The P1 approximation makes a bold and brilliant move. It assumes that the intensity is mostly isotropic (the same in all directions), with just a small correction that is linear in the direction vector: $I(\mathbf{r}, \mathbf{\Omega}) \approx A(\mathbf{r}) + \mathbf{B}(\mathbf{r}) \cdot \mathbf{\Omega}$. This is nothing but a first-order Taylor expansion of the intensity in the angular variables! This single assumption transforms the dreaded radiative transfer equation into a much friendlier diffusion equation, of the form $\mathbf{q}_r = -D \nabla G$, where $D$ is a diffusion coefficient. We've traded a monster for a pussycat.

This is the exact same intellectual leap made in materials science when trying to determine a material's relaxation spectrum $H(\tau)$ from its measured loss modulus $G''(\omega)$. The exact relationship is a difficult integral equation. But by assuming the spectrum $H(\tau)$ is a slowly-varying function, we can pull it outside the integral, perform the integral on the remaining simple kernel, and arrive at the beautifully simple Schwarzl-Staverman approximation: $H(\tau) \approx \frac{2}{\pi} G''(\frac{1}{\tau})$. In both cases, we approximate a complex reality by identifying the "slow" part of the problem and treating the rest with a simple linear model.

The true triumph of the P1 approximation is that it doesn't just make calculations easier; it reveals new physics. When applied near a boundary between a hot wall and a fluid, the method naturally predicts a "temperature slip"—a finite jump in temperature right at the surface. This is a real physical effect that emerges directly from the mathematics of the approximation, giving us a deeper understanding of heat transfer at small scales.

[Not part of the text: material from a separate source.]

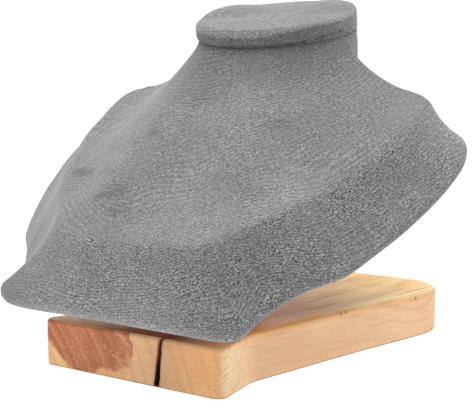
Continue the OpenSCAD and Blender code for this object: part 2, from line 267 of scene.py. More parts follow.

From special relativity to queuing theory, from financial markets to fluid dynamics, the principle of linear approximation is a golden thread. It teaches us that to understand the complex, we must first master the simple. The P1 approximation is a testament to this philosophy, a powerful reminder that sometimes, the most insightful way to look at the world is to see it, just for a moment, as a series of straight lines.